Wave impacts on vertical cliffs: Insights from laboratory experiments and field observations

Many engineered and natural coastal structures suffer frequent damage from wave impacts. Motivated by field observations of wave impacts on coastal cliffs, we undertake controlled physical experiments with synchronised measurements of wave properties and their impacts on a vertical structure representing a cliff. Laboratory experiments using focused wave groups show that, in the investigated scenarios, large impacts occur within a relatively narrow phase range ($-$30° to 35°), covering $\sim$20% of the full phase range. Our irregular wave experiments indicate that $\sim$30% of waves break onto or near the cliff face, although not all these breaking waves result in large impacts. Irregular wave tests can produce large impacts due to amplitude modulation. In contrast, lacking this modulation, regular wave tests did not generate similarly large impacts.

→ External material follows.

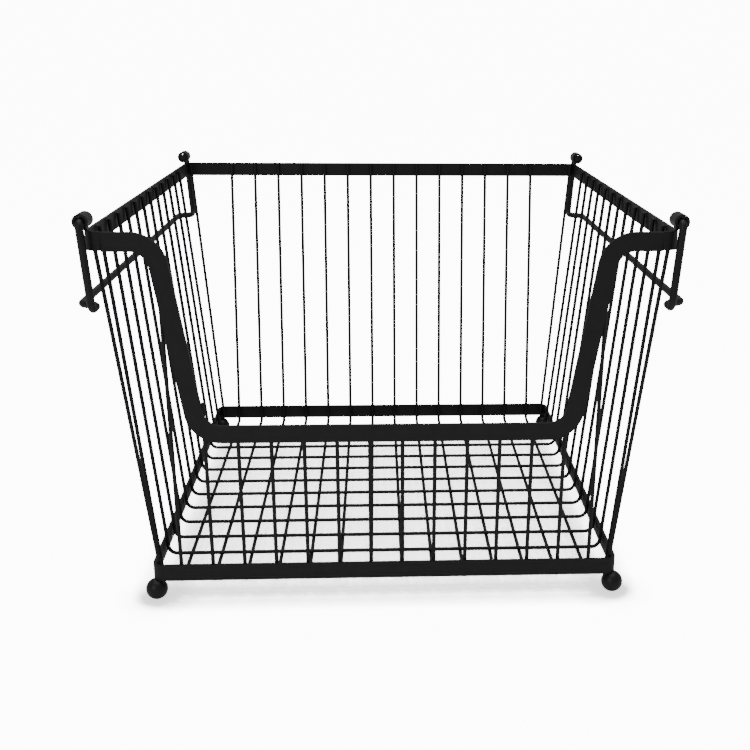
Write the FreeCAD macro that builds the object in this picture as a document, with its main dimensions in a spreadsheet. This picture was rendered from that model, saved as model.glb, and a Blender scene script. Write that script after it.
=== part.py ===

Reanalysis of field data using the same methodology confirms that intermediate values of wave heights at a given water depth (and intermediate values of water depths at a given wave height) produce the most breaking wave impacts and the highest ground motions. Additionally, we analyse the average shapes of large vibrations and the waves generating the associated impacts in both laboratory and field settings. The findings show that, on average, the offshore wave profiles are nearly identical for large impacts. However, the resulting ground motions still exhibit substantial variability in magnitude. These findings underscore the complexity of wave impacts on coastal cliffs and suggest that sea-level rise can shift impact regimes, potentially either exacerbating or mitigating subsequent coastal erosion.